Soulful neo-folk sound with lots of acoustic guitar and Hammond organ.

10 MP3 Songs
FOLK: Folk Pop, ROCK: Acoustic



Details:
"The River and the Mill" is Brian's second solo CD, following up 2000's "World Keeps Turning." Unlike the first CD, which was entirely a one-man affair, Brian has some help here: Rod Nash and Paula Bonhomme co-wrote three of the ten songs; and Arkansas musicians Buddy Case and Greg Glisich join Brian on acoustic guitar and accordian, respectively, on some tracks. Hammond organ and some electric guitars and drums also help to give at least some of the CD a fuller "band" sound. There are also some of the starker, stripped down sounds here that listeners will remember from the previous CD.

Lyrically, the songs cover a variety of topics. Two ("Sleep" and "Gone") deal with the emotional fallout of September 11th. "Tears of a Generation" laments the passing of Karen Carpenter and Princess Diana, as well as the commercialization of their lives and deaths. "All Natural: The River and the Mill" revisits the themes of nature and technology explored in the title track of Brian's previous CD, "World Keeps Turning." Of the new song, Brian says, "The lyric brings together a bunch of thoughts I've had on the boundaries between nature -- the river -- and culture or technology -- the mill.

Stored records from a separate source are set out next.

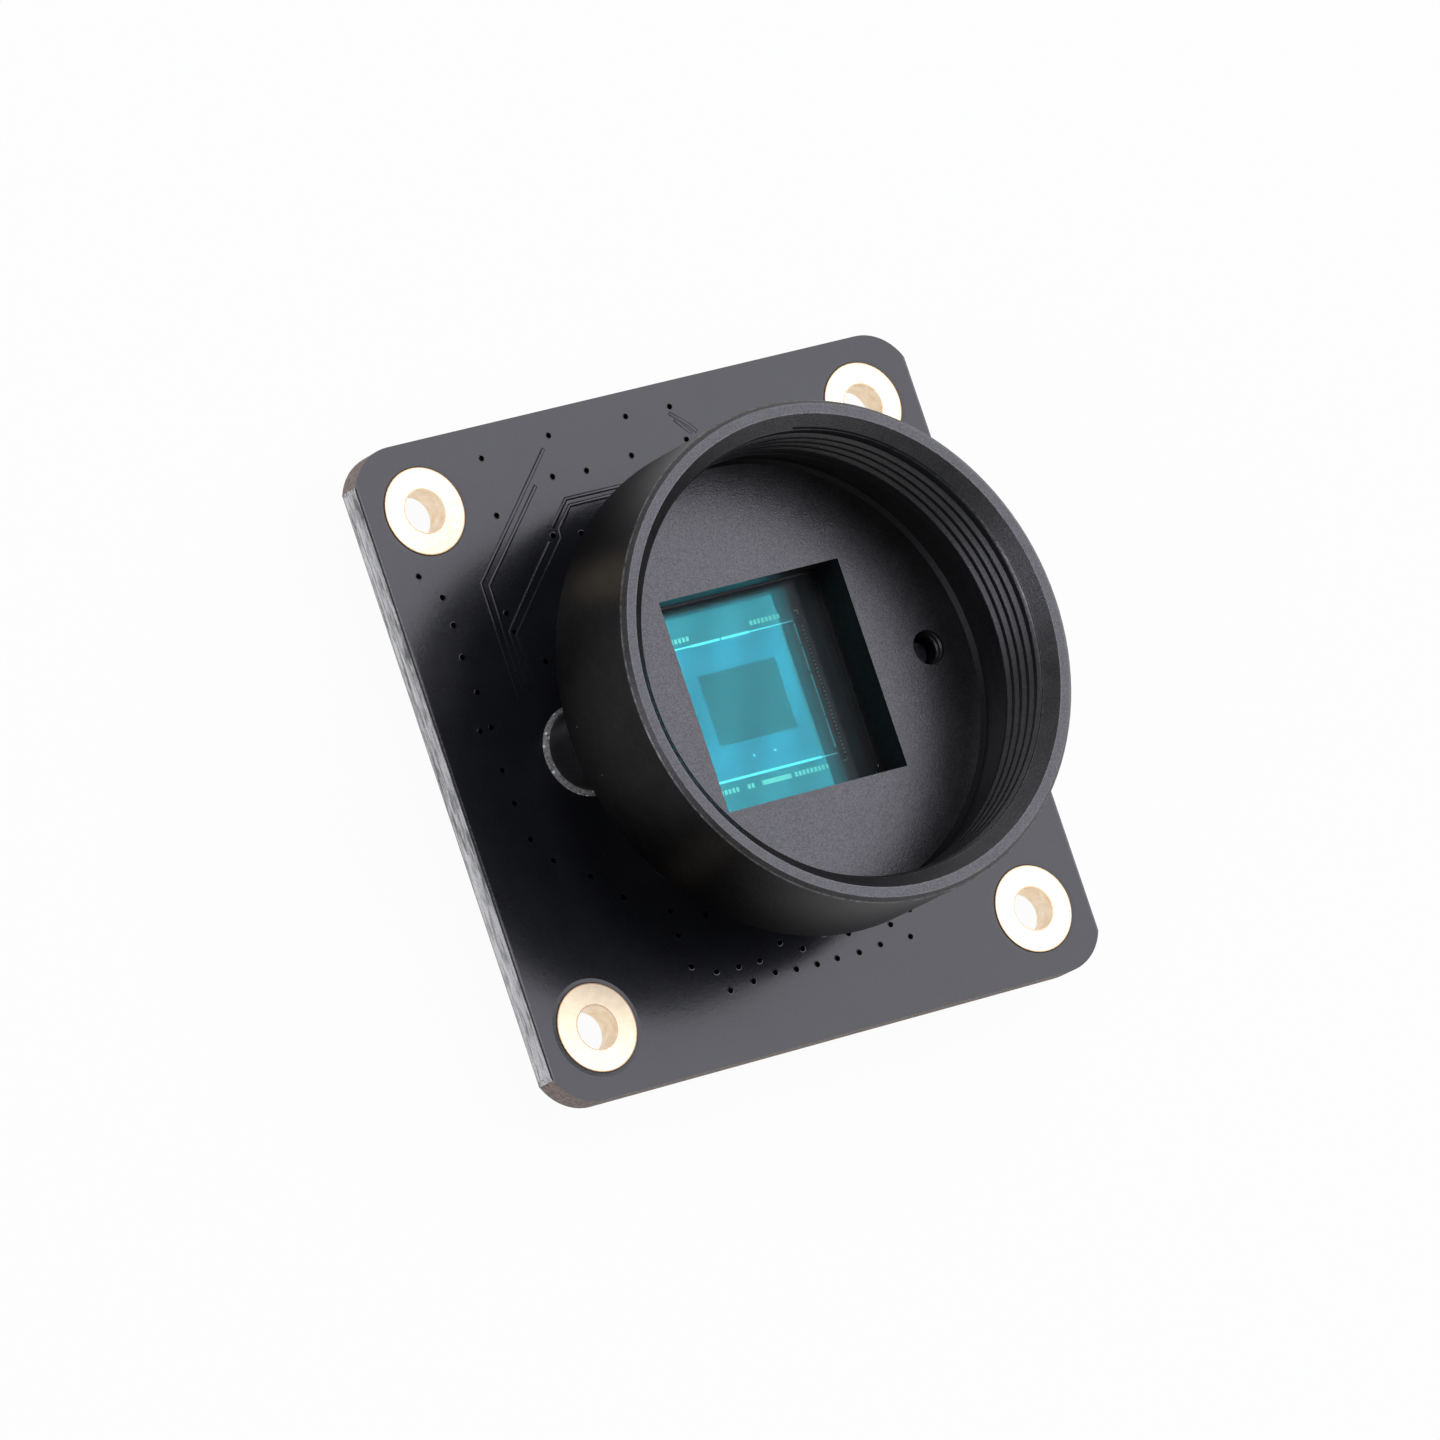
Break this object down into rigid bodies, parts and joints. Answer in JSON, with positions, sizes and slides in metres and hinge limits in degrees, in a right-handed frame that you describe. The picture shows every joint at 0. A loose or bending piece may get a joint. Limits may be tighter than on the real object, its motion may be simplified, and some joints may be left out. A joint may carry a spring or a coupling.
{
  "type": "camera module",
  "caption": "Square circuit board with a threaded metal lens mount over an image sensor behind a blue-green filter, and a locking flat-cable connector on its back.",
  "frame": {"origin": "on the optical axis, in the plane of the board's back face, at the centre of its four corner holes", "axes": "+Z along the optical axis out of the lens mount; +X across the board; +Y up the board, away from the cable connector"},
  "size_m": [0.038, 0.038, 0.0173],
  "materials": {
    "circuit_board": "black solder mask over glass-fibre laminate",
    "plated_holes": "pale gold plating",
    "lens_mount": "black satin anodised",
    "mount_screws": "black zinc",
    "filter_glass": "blue-green filter glass",
    "filter_adhesive": "black cured adhesive",
    "sensor_package": "dark ceramic",
    "sensor_die": "etched silicon",
    "sensor_glass": "clear cover glass",
    "sensor_solder": "solder",
    "connector_housing": "cream moulding",
    "connector_contacts": "gold-flashed spring alloy",
    "connector_anchors": "tinned",
    "connector_slider": "black moulding",
    "capacitor_bodies": "tan ceramic",
    "capacitor_ends": "tinned",
    "resistor_bodies": "black glaze",
    "resistor_ends": "tinned",
    "bead_bodies": "dark ferrite",
    "bead_ends": "tinned",
    "reservoir_bodies": "tan ceramic",
    "reservoir_ends": "tinned",
    "regulator_bodies": "black moulding compound",
    "regulator_leads": "tinned",
    "memory_chip": "black moulding compound",
    "memory_chip_leads": "tinned",
    "oscillator_base": "dark ceramic",
    "oscillator_lid": "nickel plated",
    "control_chip": "black moulding compound",
    "control_chip_lands": "tinned"
  },
  "bodies": {
    "module": {"circuit_board": "circuit_board", "plated_holes": "plated_holes", "lens_mount": "lens_mount", "mount_screws": "mount_screws", "filter_glass": "filter_glass", "filter_adhesive": "filter_adhesive", "sensor_package": "sensor_package", "sensor_die": "sensor_die", "sensor_glass": "sensor_glass", "sensor_solder": "sensor_solder", "connector_housing": "connector_housing", "connector_contacts": "connector_contacts", "connector_anchors": "connector_anchors", "capacitor_bodies": "capacitor_bodies", "capacitor_ends": "capacitor_ends", "resistor_bodies": "resistor_bodies", "resistor_ends": "resistor_ends", "bead_bodies": "bead_bodies", "bead_ends": "bead_ends", "reservoir_bodies": "reservoir_bodies", "reservoir_ends": "reservoir_ends", "regulator_bodies": "regulator_bodies", "regulator_leads": "regulator_leads", "memory_chip": "memory_chip", "memory_chip_leads": "memory_chip_leads", "oscillator_base": "oscillator_base", "oscillator_lid": "oscillator_lid", "control_chip": "control_chip", "control_chip_lands": "control_chip_lands"},
    "slider": {"connector_slider": "connector_slider"}
  },
  "joints": [
    {"name": "cable_lock_slide", "type": "slide", "parent": "module", "child": "slider", "axis": [0, -1, 0], "range_m": [0, 0.0012]}
  ]
}
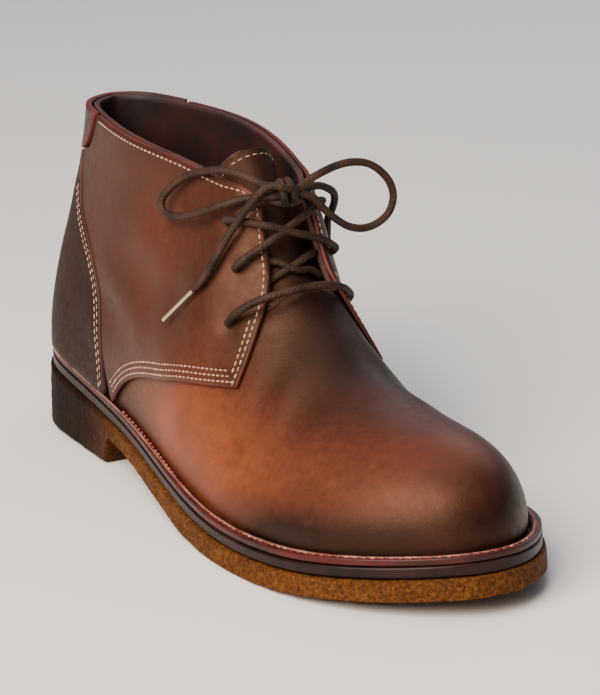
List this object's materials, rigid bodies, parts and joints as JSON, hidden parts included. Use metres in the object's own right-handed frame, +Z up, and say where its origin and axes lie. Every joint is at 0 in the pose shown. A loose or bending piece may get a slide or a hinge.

I argue in the song that the boundaries between these things are actually pretty arbitrary -- I don't think there's anything particularly 'unnatural' about plastic or cities, for example, since they were built by humans, products of nature, following their natural inclinations to survive and prosper. I guess I had in mind some kind of statement that the environmental mess we are in can usefully be seen as totally natural. Natural, but terrible, of course. Nature, in this song, is both beautiful and terrifying, and technology offers both hope and damnation." Ok, Brian, whatever you say. The song also contemplates some of the futuristic scenarios laid out in the pages of Wired Magazine and other places by people such as Bill Joy and Ray Kurzweil.

A fine set of songs in any case. Jordan Raeffler.